The proposed increase in the profit-sharing percentage for foreign film companies was debated all day Friday. Blinken noted that in the morning, the number hovered just north of 20%. But the White House had wanted 27%, and Biden consulted with toppers including Bob Iger and Jeffrey Katzenberg to see what number could really work for the industry.

“The only way we could move forward was if he could convince (Xi) to move to 25%,” he said. Xi and Biden sat next to each other at a lunch on Friday, hours before the announcement, where both leaders took part in some last-minute dealmaking.

“Biden leaned over to Xi and said, ‘Look, we’re very close to this film deal. It’s a good deal for one of our most important industries and, I think, a good deal for China. If we could get to 25% we’ll have a deal, and if you could do it while you’re in Los Angeles, that would also be very symbolic.'”

By the afternoon, officials from each administration began receiving word that preliminary commitments were to be signed, with the agreement officially set for inking the following week.

With the potential for hundreds of millions more in annual box office revenue from China, execs expressed satisfaction with the accord.

Walt Disney Co. CEO Iger said the agreement “represents a significant opportunity to provide Chinese audiences increased access to our films.”

“We applaud this breakthrough agreement and thank Presidents Obama, Hu, Vice Presidents Biden and Xi, the MPAA and Ron Kirk and his team at USTR for their tireless efforts to promote market access in the filmed entertainment industry,” said Warner Bros. chairman Barry Meyer.

Jeff Small, president and COO of DreamWorks Studios, said, “Chinese consumers are showing a high demand for quality American product, and this decision will allow them to see our films in their theaters with greater ease. We’re looking forward to much more business in this fast-growing market.”

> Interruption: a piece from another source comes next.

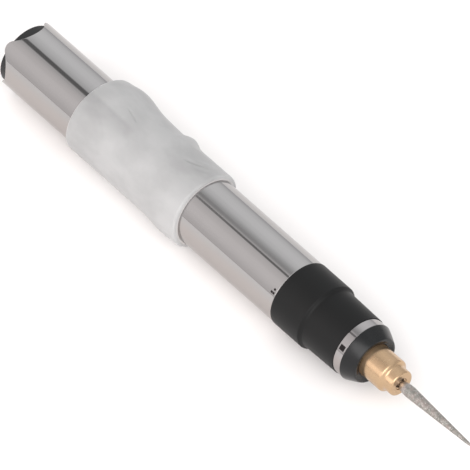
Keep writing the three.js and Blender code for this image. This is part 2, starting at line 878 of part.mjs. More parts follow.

Independently produced films could also benefit from loosened quotas. “For the first time, through this agreement, there is a promise of creating a commercial foundation that will allow independent producers to participate more fully in the Chinese marketplace,” said Jean Prewitt, CEO of the Independent Film & Television Alliance.

On Friday, the White House said that the agreement “will allow significantly more job-supporting U.S. film exports to China and provide fairer compensation to U.S. film producers for the movies being shown there.”

Agreement will be reviewed after five years, and the U.S. can return to the WTO to seek relief.

In 2009, the WTO ruled against Chinese restrictions on importing and distributing films, DVDs, music, books and journals, but in practice, the quota of 20 foreign films per year remained in place in China.

Chinese leaders were concerned that opening up barriers would cause a flood of foreign films to wipe out the local movie industry. But some observers say that limiting the new increase to 3D and Imax movies addresses those concerns.

“Most of the Chinese moviemakers, they are not making Imax, they are not making 3D movies anyway,” Qiang Bai, CEO of 3D China Ltd., told Variety.

Dan Mintz, CEO of L.A.- and Beijing-based DMG, cautioned that the new agreement looks great on paper, but it does not mean the market will become a free-for-all.

“At the end of the day, every movie trying to get in will still have to go through censorship. If the government doesn’t want your movie in, it won’t. And just because a movie is in, it doesn’t mean that it will be shown in all of the screens in China,” said Mintz, who is overseeing DMG’s $300 million fund to bring co-production tentpoles to China.

He noted that China Film Group owns 50% of screens in China, and it is also promoting domestic films.

“So, at the end of the day, anyone trying to enter Hollywood still has to have relevance as well as strong access in the market,” Mintz said.